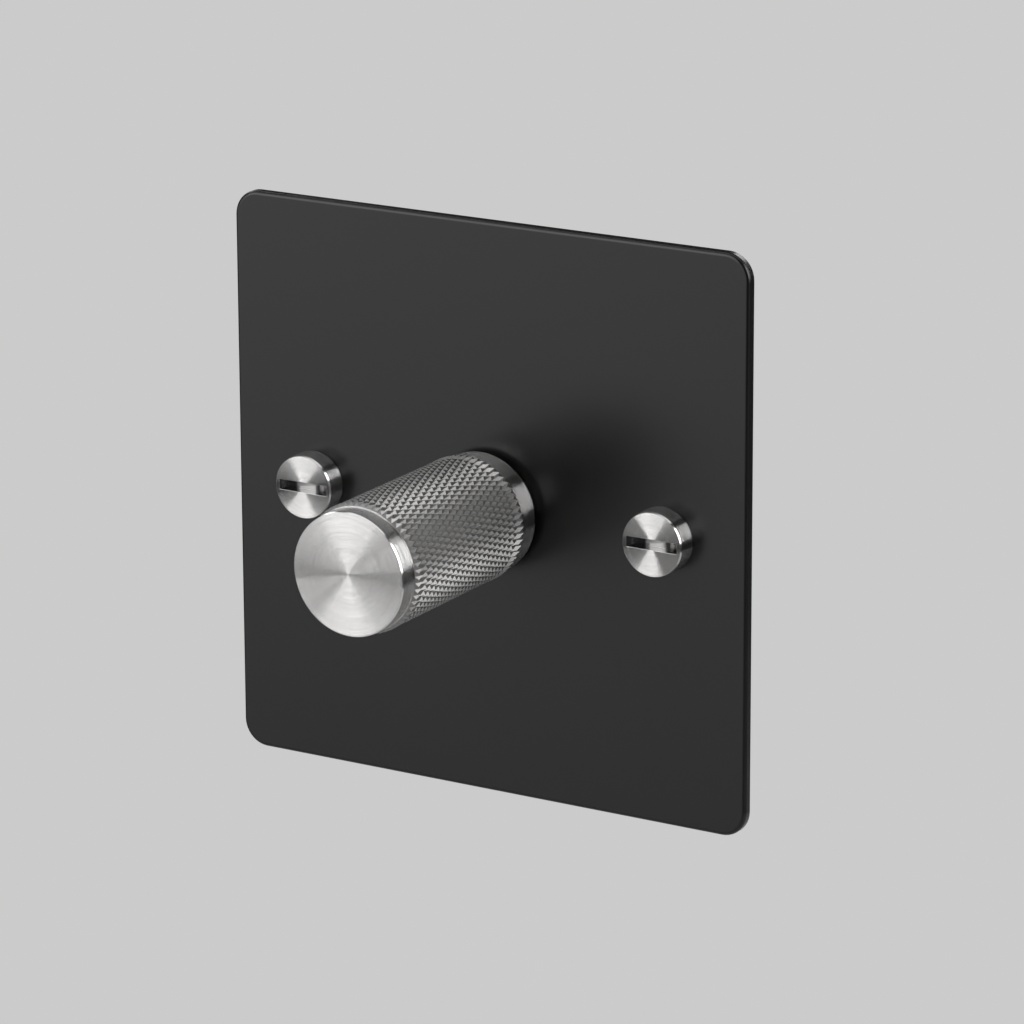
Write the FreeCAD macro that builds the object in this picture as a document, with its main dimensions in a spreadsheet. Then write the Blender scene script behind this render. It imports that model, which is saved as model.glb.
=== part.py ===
# Flat plate rotary dimmer switch with a knurled metal knob.
# Frame: origin at the centre of the plate's back face, +Z up, the plate faces -Y
# and the knob turns about the Y axis. Millimetres.
import FreeCAD, Part
import Sketcher
import math
import os
import re

doc = FreeCAD.newDocument("DimmerSwitch")
sheet = doc.addObject("Spreadsheet::Sheet", "Sizes")

# Driving dimensions
dimensions = {
    # front plate
    "plate_width": 88,
    "plate_height": 88,
    "plate_thickness": 1.5,
    "plate_corner": 4,
    "plate_edge_round": 0.6,
    "bush_hole_clearance": 0.15,
    # fixing screws with a coin slot
    "fixing_spacing": 60.3,
    "fixing_hole_clearance": 1.15,
    "head_diameter": 9.9,
    "head_height": 3.6,
    "head_chamfer": 0.25,
    "slot_end_land": 0.75,
    "slot_width": 1.6,
    "slot_depth": 1.8,
    "shank_diameter": 3.5,
    "shank_reach": 18,
    "neck_diameter": 3.0,
    "neck_length": 0.8,
    "shank_tip_chamfer": 0.6,
    # knob
    "knob_reach": 38,
    "knob_gap": 1.1,
    "knurl_crest_diameter": 19.5,
    "knurl_depth": 0.42,
    "diamond_width": 1.0,
    "diamond_length": 2.8,
    "ring_width": 2.7,
    "ring_drop": 0.5,
    "ring_chamfer": 0.25,
    "relief_width": 0.4,
    "relief_depth": 0.4,
    "collar_width": 4.0,
    "collar_drop": 0.05,
    "collar_chamfer": 0.3,
    "skirt_gap": 0.75,
    "knurl_land": 0.03,
    # knob insert
    "insert_diameter": 10,
    "insert_length": 17,
    "insert_end_wall": 1.0,
    "insert_slit": 0.8,
    "insert_play": 0.02,
    # shaft and its clip
    "shaft_diameter": 6,
    "shaft_flat_cut": 1.5,
    "shaft_play": 0.05,
    "shaft_tip_gap": 0.5,
    "shaft_tail": 1.1,
    "shaft_chamfer": 0.4,
    "clip_diameter": 8.6,
    "clip_thickness": 0.6,
    "clip_gap": 0.15,
    "clip_groove_depth": 0.5,
    "clip_mouth": 4.4,
    # threaded bush, washer and nut
    "bush_diameter": 10,
    "bush_reach": 6,
    "bush_chamfer": 0.5,
    "bush_flange_diameter": 14,
    "bush_flange": 1.0,
    "washer_gap": 0.4,
    "washer_thickness": 0.6,
    "nut_across_flats": 12,
    "nut_thickness": 2.4,
    "nut_corner_break": 0.5,
    "nut_play": 0.05,
    # heat plate and housing
    "module_width": 46,
    "module_height": 46,
    "module_corner": 2.5,
    "module_edge_round": 0.8,
    "heat_plate_thickness": 1.6,
    "housing_wall": 1.6,
    "post_inset": 3.2,
    "post_diameter": 4.4,
    "foot_ledge": 0.5,
    "post_clearance": 0.3,
    "pilot_diameter": 2.5,
    "housing_screw_play": 0.05,
    "countersink": 1.0,
    "housing_screw_length": 9,
    "housing_screw_slot": 0.6,
    "rear_gap": 0.6,
    "well_diameter": 6.4,
    "vent_width": 1.6,
    "vent_length": 12,
    "vent_pitch": 3.6,
    "vent_gap": 4,
    "vent_rows": 4,
    "rib_thickness": 1.2,
    "rib_height": 9,
    # potentiometer
    "case_size": 16,
    "pot_depth": 6.6,
    "pot_floor": 1.0,
    "pot_cavity_diameter": 14.4,
    "wafer_diameter": 13.8,
    "wafer_bore": 7.6,
    "wafer_thickness": 0.8,
    "rotor_diameter": 10,
    "rotor_thickness": 3.0,
    "rotor_gap": 0.3,
    "lug_diameter": 13.8,
    "lug_angle": 44,
    "stop_angle": 45,
    "stop_clearance": 0.3,
    "wiper_ring_diameter": 9.2,
    "wiper_ring_bore": 6.8,
    "wiper_sheet": 0.3,
    "wiper_arm_width": 1.2,
    "wiper_arm_span": 6.0,
    "wiper_neck": 1.6,
    "wiper_clearance": 0.06,
    # push switch
    "push_travel": 0.9,
    "switch_depth": 8.0,
    "well_depth": 4.55,
    "switch_well_diameter": 9.6,
    "switch_shelf": 0.5,
    "chamber_width": 13,
    "chamber_height": 6,
    "plunger_gap": 0.05,
    "plunger_head_diameter": 8.4,
    "plunger_head": 1.0,
    "plunger_stem_diameter": 3.2,
    "plunger_play": 0.08,
    "bridge_gap": 0.5,
    "bridge_width": 11,
    "bridge_height": 3.2,
    "bridge_thickness": 0.4,
    "pip_diameter": 1.8,
    "pip_height": 0.25,
    "contact_spacing": 8,
    "contact_diameter": 2.4,
    "contact_gap": 0.03,
    "spring_wire": 0.3,
    "spring_diameter": 6.0,
    "spring_turns": 3,
    "spring_end_gap": 0.05,
    "coil_facets": 18,
    "wire_facets": 6,
    # circuit board and the parts on it
    "board_thickness": 1.6,
    "board_margin": 0.4,
    "pin_diameter": 1.0,
    "pin_play": 0.1,
    "pin_tail": 0.4,
    "pot_pin_pitch": 5,
    "pot_pin_drop": 1.6,
    "pot_pin_thickness": 0.6,
    "part_gap": 0.3,
    "stack_gap": 1.5,
    "transistor_width": 10,
    "transistor_length": 14.2,
    "transistor_body_length": 8.8,
    "transistor_thickness": 4.4,
    "transistor_tab": 1.3,
    "transistor_offset": 1.6,
    "transistor_hole": 3.6,
    "pad_thickness": 0.25,
    "lead_thickness": 0.5,
    "lead_width": 0.9,
    "lead_pitch": 2.54,
    "inductor_diameter": 9,
    "inductor_core_diameter": 4.6,
    "inductor_height": 11,
    "inductor_flange": 1.2,
    "winding_inset": 0.3,
    "winding_play": 0.05,
    "film_width": 7,
    "film_height": 12,
    "film_depth": 11,
    "film_round": 0.5,
    "can_diameter": 8,
    "can_height": 11.5,
    "can_groove": 0.5,
    "chip_width": 8.6,
    "chip_height": 3.9,
    "chip_depth": 1.4,
    "chip_stand_off": 0.15,
    "leg_pitch": 1.27,
    "leg_width": 0.4,
    "leg_length": 1.05,
    "leg_thickness": 0.25,
    "fuse_diameter": 3.6,
    "fuse_cap": 1.8,
    "fuse_length": 9,
    "fuse_neck": 0.3,
    "resistor_diameter": 2.4,
    "resistor_length": 6.4,
    # mains terminals
    "terminal_pitch": 10.4,
    "terminal_width": 7.4,
    "terminal_length": 8,
    "terminal_depth": 7.4,
    "terminal_edge_gap": 0.4,
    "terminal_corner": 0.4,
    "wire_bore": 3.8,
    "wire_floor": 0.9,
    "wire_entry_play": 0.4,
    "clamp_diameter": 2.9,
    "clamp_play": 0.05,
    "clamp_tip_gap": 0.1,
    "clamp_head_diameter": 5.4,
    "clamp_head": 1.5,
    "clamp_head_gap": 0.25,
    "clamp_slot_width": 0.9,
    "clamp_slot_depth": 0.8,
    # earth terminal on the plate's back
    "earth_across": 12,
    "earth_gap": 2.3,
    "earth_foot_overhang": 2.5,
    "earth_foot": 1.0,
}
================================
__Task objective__: Quote the whole listing above, leaving nothing out.

__Output__:
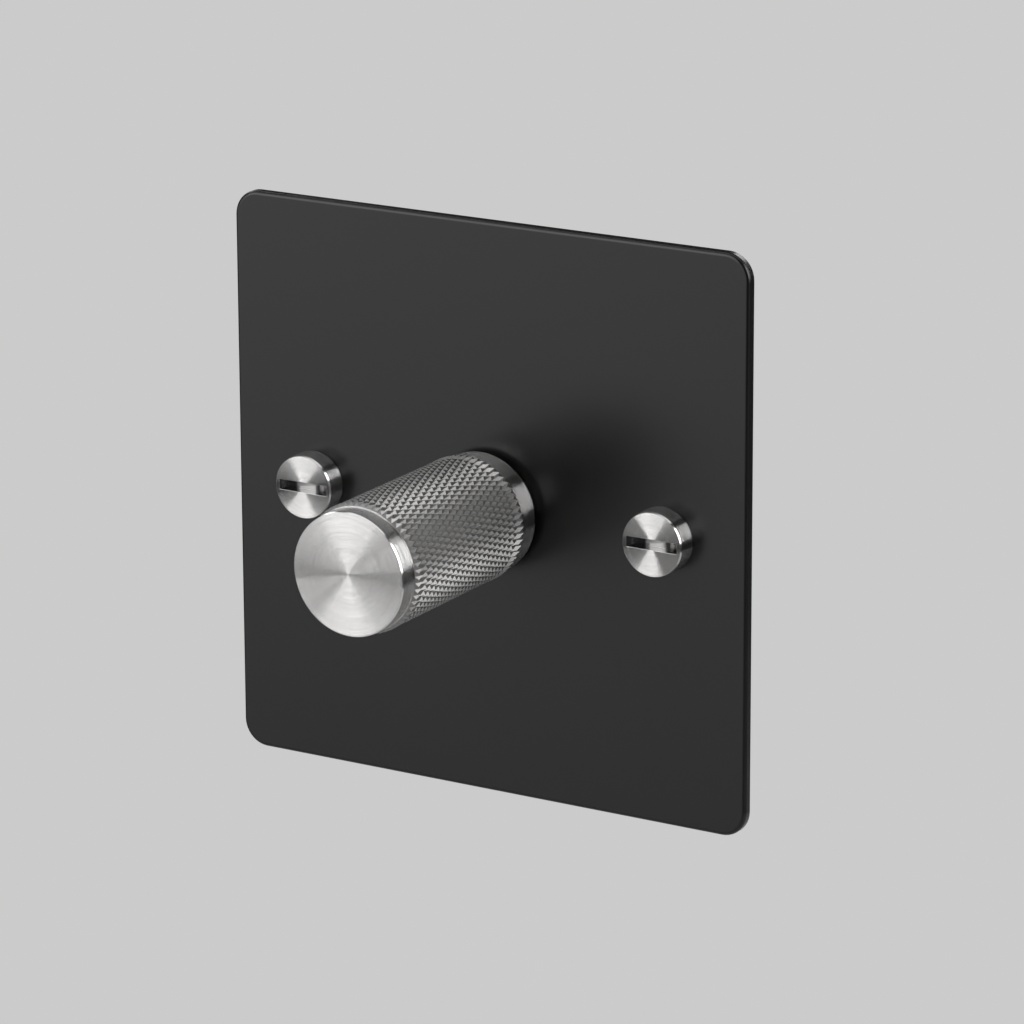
Write the FreeCAD macro that builds the object in this picture as a document, with its main dimensions in a spreadsheet. Then write the Blender scene script behind this render. It imports that model, which is saved as model.glb.
=== part.py ===
# Flat plate rotary dimmer switch with a knurled metal knob.
# Frame: origin at the centre of the plate's back face, +Z up, the plate faces -Y
# and the knob turns about the Y axis. Millimetres.
import FreeCAD, Part
import Sketcher
import math
import os
import re

doc = FreeCAD.newDocument("DimmerSwitch")
sheet = doc.addObject("Spreadsheet::Sheet", "Sizes")

# Driving dimensions
dimensions = {
    # front plate
    "plate_width": 88,
    "plate_height": 88,
    "plate_thickness": 1.5,
    "plate_corner": 4,
    "plate_edge_round": 0.6,
    "bush_hole_clearance": 0.15,
    # fixing screws with a coin slot
    "fixing_spacing": 60.3,
    "fixing_hole_clearance": 1.15,
    "head_diameter": 9.9,
    "head_height": 3.6,
    "head_chamfer": 0.25,
    "slot_end_land": 0.75,
    "slot_width": 1.6,
    "slot_depth": 1.8,
    "shank_diameter": 3.5,
    "shank_reach": 18,
    "neck_diameter": 3.0,
    "neck_length": 0.8,
    "shank_tip_chamfer": 0.6,
    # knob
    "knob_reach": 38,
    "knob_gap": 1.1,
    "knurl_crest_diameter": 19.5,
    "knurl_depth": 0.42,
    "diamond_width": 1.0,
    "diamond_length": 2.8,
    "ring_width": 2.7,
    "ring_drop": 0.5,
    "ring_chamfer": 0.25,
    "relief_width": 0.4,
    "relief_depth": 0.4,
    "collar_width": 4.0,
    "collar_drop": 0.05,
    "collar_chamfer": 0.3,
    "skirt_gap": 0.75,
    "knurl_land": 0.03,
    # knob insert
    "insert_diameter": 10,
    "insert_length": 17,
    "insert_end_wall": 1.0,
    "insert_slit": 0.8,
    "insert_play": 0.02,
    # shaft and its clip
    "shaft_diameter": 6,
    "shaft_flat_cut": 1.5,
    "shaft_play": 0.05,
    "shaft_tip_gap": 0.5,
    "shaft_tail": 1.1,
    "shaft_chamfer": 0.4,
    "clip_diameter": 8.6,
    "clip_thickness": 0.6,
    "clip_gap": 0.15,
    "clip_groove_depth": 0.5,
    "clip_mouth": 4.4,
    # threaded bush, washer and nut
    "bush_diameter": 10,
    "bush_reach": 6,
    "bush_chamfer": 0.5,
    "bush_flange_diameter": 14,
    "bush_flange": 1.0,
    "washer_gap": 0.4,
    "washer_thickness": 0.6,
    "nut_across_flats": 12,
    "nut_thickness": 2.4,
    "nut_corner_break": 0.5,
    "nut_play": 0.05,
    # heat plate and housing
    "module_width": 46,
    "module_height": 46,
    "module_corner": 2.5,
    "module_edge_round": 0.8,
    "heat_plate_thickness": 1.6,
    "housing_wall": 1.6,
    "post_inset": 3.2,
    "post_diameter": 4.4,
    "foot_ledge": 0.5,
    "post_clearance": 0.3,
    "pilot_diameter": 2.5,
    "housing_screw_play": 0.05,
    "countersink": 1.0,
    "housing_screw_length": 9,
    "housing_screw_slot": 0.6,
    "rear_gap": 0.6,
    "well_diameter": 6.4,
    "vent_width": 1.6,
    "vent_length": 12,
    "vent_pitch": 3.6,
    "vent_gap": 4,
    "vent_rows": 4,
    "rib_thickness": 1.2,
    "rib_height": 9,
    # potentiometer
    "case_size": 16,
    "pot_depth": 6.6,
    "pot_floor": 1.0,
    "pot_cavity_diameter": 14.4,
    "wafer_diameter": 13.8,
    "wafer_bore": 7.6,
    "wafer_thickness": 0.8,
    "rotor_diameter": 10,
    "rotor_thickness": 3.0,
    "rotor_gap": 0.3,
    "lug_diameter": 13.8,
    "lug_angle": 44,
    "stop_angle": 45,
    "stop_clearance": 0.3,
    "wiper_ring_diameter": 9.2,
    "wiper_ring_bore": 6.8,
    "wiper_sheet": 0.3,
    "wiper_arm_width": 1.2,
    "wiper_arm_span": 6.0,
    "wiper_neck": 1.6,
    "wiper_clearance": 0.06,
    # push switch
    "push_travel": 0.9,
    "switch_depth": 8.0,
    "well_depth": 4.55,
    "switch_well_diameter": 9.6,
    "switch_shelf": 0.5,
    "chamber_width": 13,
    "chamber_height": 6,
    "plunger_gap": 0.05,
    "plunger_head_diameter": 8.4,
    "plunger_head": 1.0,
    "plunger_stem_diameter": 3.2,
    "plunger_play": 0.08,
    "bridge_gap": 0.5,
    "bridge_width": 11,
    "bridge_height": 3.2,
    "bridge_thickness": 0.4,
    "pip_diameter": 1.8,
    "pip_height": 0.25,
    "contact_spacing": 8,
    "contact_diameter": 2.4,
    "contact_gap": 0.03,
    "spring_wire": 0.3,
    "spring_diameter": 6.0,
    "spring_turns": 3,
    "spring_end_gap": 0.05,
    "coil_facets": 18,
    "wire_facets": 6,
    # circuit board and the parts on it
    "board_thickness": 1.6,
    "board_margin": 0.4,
    "pin_diameter": 1.0,
    "pin_play": 0.1,
    "pin_tail": 0.4,
    "pot_pin_pitch": 5,
    "pot_pin_drop": 1.6,
    "pot_pin_thickness": 0.6,
    "part_gap": 0.3,
    "stack_gap": 1.5,
    "transistor_width": 10,
    "transistor_length": 14.2,
    "transistor_body_length": 8.8,
    "transistor_thickness": 4.4,
    "transistor_tab": 1.3,
    "transistor_offset": 1.6,
    "transistor_hole": 3.6,
    "pad_thickness": 0.25,
    "lead_thickness": 0.5,
    "lead_width": 0.9,
    "lead_pitch": 2.54,
    "inductor_diameter": 9,
    "inductor_core_diameter": 4.6,
    "inductor_height": 11,
    "inductor_flange": 1.2,
    "winding_inset": 0.3,
    "winding_play": 0.05,
    "film_width": 7,
    "film_height": 12,
    "film_depth": 11,
    "film_round": 0.5,
    "can_diameter": 8,
    "can_height": 11.5,
    "can_groove": 0.5,
    "chip_width": 8.6,
    "chip_height": 3.9,
    "chip_depth": 1.4,
    "chip_stand_off": 0.15,
    "leg_pitch": 1.27,
    "leg_width": 0.4,
    "leg_length": 1.05,
    "leg_thickness": 0.25,
    "fuse_diameter": 3.6,
    "fuse_cap": 1.8,
    "fuse_length": 9,
    "fuse_neck": 0.3,
    "resistor_diameter": 2.4,
    "resistor_length": 6.4,
    # mains terminals
    "terminal_pitch": 10.4,
    "terminal_width": 7.4,
    "terminal_length": 8,
    "terminal_depth": 7.4,
    "terminal_edge_gap": 0.4,
    "terminal_corner": 0.4,
    "wire_bore": 3.8,
    "wire_floor": 0.9,
    "wire_entry_play": 0.4,
    "clamp_diameter": 2.9,
    "clamp_play": 0.05,
    "clamp_tip_gap": 0.1,
    "clamp_head_diameter": 5.4,
    "clamp_head": 1.5,
    "clamp_head_gap": 0.25,
    "clamp_slot_width": 0.9,
    "clamp_slot_depth": 0.8,
    # earth terminal on the plate's back
    "earth_across": 12,
    "earth_gap": 2.3,
    "earth_foot_overhang": 2.5,
    "earth_foot": 1.0,
}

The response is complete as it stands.